4.  At least three parallel systems of school education (syllabus, textbooks and examination) are running concurrently in different states. In each state majority of schools are affiliated to the State Board of Education while a few are affiliated to either CBSE or Council for the Indian School Certificate Examination (CISCE). The schools affiliated to CBSE in the states other than Delhi enjoy the prestige of being elite schools. The CBSE curriculum becomes a trend-setter for the State Boards leading to heavier curriculum for majority of children. Therefore, the committee recommends that jurisdiction of CBSE be restricted to Kendriya and Navodaya Vidyalayas and all other schools be affiliated to the respective State Boards.

5. (a) Appropriate legislative and administrative measures be adopted to regulate the opening and functioning of early childhood education institutions (pre-schools). Norms regarding accommodation, staff, apparatuses, play material be laid down for the recognition of these schools. It should be ensured that these institutions do not perpetrate violence on young children by inflicting a heavy dose of 'over-education' in the form of formal teaching of Reading, Writing and Numbers. The practice of holding tests and interviews for admission to nursery class be abolished.

(b) Norms for granting recognition to private schools be made more stringent. This will prove conducive for improving the quality of learning on the one hand and arrest growing commercialization on the other. The norms, thus developed, be made uniformly applicable to all schools including the state-run institutions.

6.  There is no jurisdiction for torturing the young children by compelling them to carry very heavy bags of books everyday to schools. Textbooks should be treated as school property and thus, there should be no need for children to purchase the books individually and carry them daily to homes. A separate time-table for the assignment of home work and for the use of textbooks and notebooks be prepared by the school and be made known to the children in advance.

7.  The nature and character of homework needs a radical change. In the primary classes, children should not be given by homework, save for extension of explorations in the home environment. In the upper primary and secondary classes, homework, where necessary, should be non-textual, and textbooks, when needed for work at home should be made available on a rotation basis.

8.  The existing norm for teacher-pupil ratio (i.e. 1:40) should be enforced and all attempt should be made to reduce this to 1:30, at least in the primary classes, as a basis for future educational planning.

9.  Greater use of the electronic media be made for the creation of a child-centered social ethos in the country.

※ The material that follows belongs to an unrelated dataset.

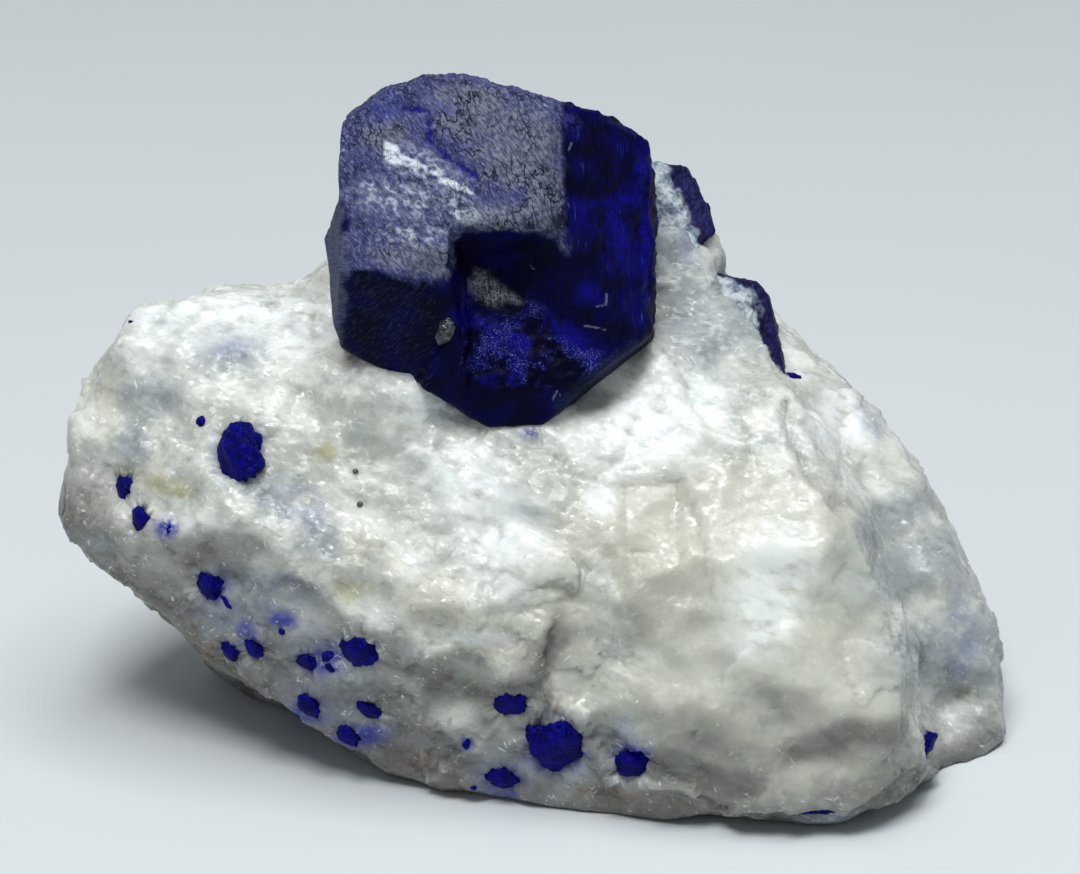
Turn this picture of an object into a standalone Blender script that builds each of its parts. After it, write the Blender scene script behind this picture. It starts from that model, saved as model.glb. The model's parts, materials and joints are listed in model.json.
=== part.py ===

A regular television programme addressed to students, teachers and parents and possibly called 'Shiksha Darshan' be launched, along the lines of the 'Krishi Darshan' programme.

10.(a) Inadequate programme of teacher preparation leads to unsatisfactory quality of learning in schools. The B.Ed. programme should offer the possibility of specialization in secondary or elementary or nursery education. The duration of the programme should either be one year after graduation or three-four years after higher secondary. The content of the programme should be restructured to ensure its relevance to the changing needs of school education and to make it more practicum-centred. The emphasis in these programmes should be on enabling the trainees to acquire the ability for self learning and independent thinking. Pre-service teacher education programme, being a professional course, has to be a rigorous, thorough and intensive programme. Therefore, B.Ed. degree courses by correspondence be derecognised.

(b) The continuing education of teachers must be institutionalised. The organisation of inservice education programmes and other activities aimed at professional growth of teachers be systematically designed and conducted imaginatively.

11.  The public examinations taken at the end of Class X and XII be reviewed with a view to ensure replacement of thew prevailing text- based and 'quiz type' questioning by the concept-based questioning. This single reform is sufficient to improve the quality of learning and save the children from the tyranny of memorisation.

12. (a)  A project team with a number of sub-groups be set up in each state to examine the syllabi and textbooks for all school classes. The sub-groups be required to decide the following:
  1. The minimum number of topics required to be taught.
  2. The minimum number of concepts to be introduced within each topic.
  3. The total time needed for teaching this minimum number of concepts cornfortably by a teacher in the total working days realistically available in a year.

(b)  Mathematics curriculum for primary classes in all parts of the country be reviewed with a view to slowing down the pace at which children are required to learn basic mathematical, concepts, and broadening the scope of primary mathematics to include areas other than number work (e.g. space and shape-related concepts and problem solving). The tendency embedded in the syllabi and textbooks of primary mathematics to accelerate children's mathematical skills by teaching them mechanical rules at the expense of understanding and intelligent application ought to be discouraged in future syllabi and texts.

(c)  Language textbooks should adequately reflect the spoken idiom. An attempt should be made in future textbooks to give adequate representation to children's life experiences, imaginary stories and poems, and stories reflecting the lives of ordinary people in different parts of the country. Pedantic language and excessive didacticism ought to be avoided.

(d)  Science syllabi and textbooks in the primary classes should provide greater room and necessity for experimentation than they do at present. In place of didacticism in areas like health and sanitation, the texts should emphasize analytical reflection on real-life situations. A great deal of trivial materials included in primary- level science texts should be dropped.


(e)  The syllabi of natural sciences throughout the secondary and senior secondary classes be revised in a manner so as to ensure that most of the topics included are actively linked to experiments or activities that can be performed by children and teachers.


(f)  Besides imparting knowledge of history and geography, the social sciences curriculum for Classes VI-VIII and IX-X should convey the philosophy and methodology of the functions of our socio-political and economic system enable the students to analyse, understand and reflect on the problems and the priorities of socioeconomic development. The repetitions nature of history syllabus should be changed. The history of ancient times should be introduced for systematic study in secondary classes (XI and XII). The history syllabus lot classes VI-VIII should focus on the freedom struggle and post-independence developments. The civics, as it is taught today, puts a great load on children's capacity to memorise Therefore, it may be dropped in its present form and be replaced by contemporary studies'. The study of geography be related to contemporary reality.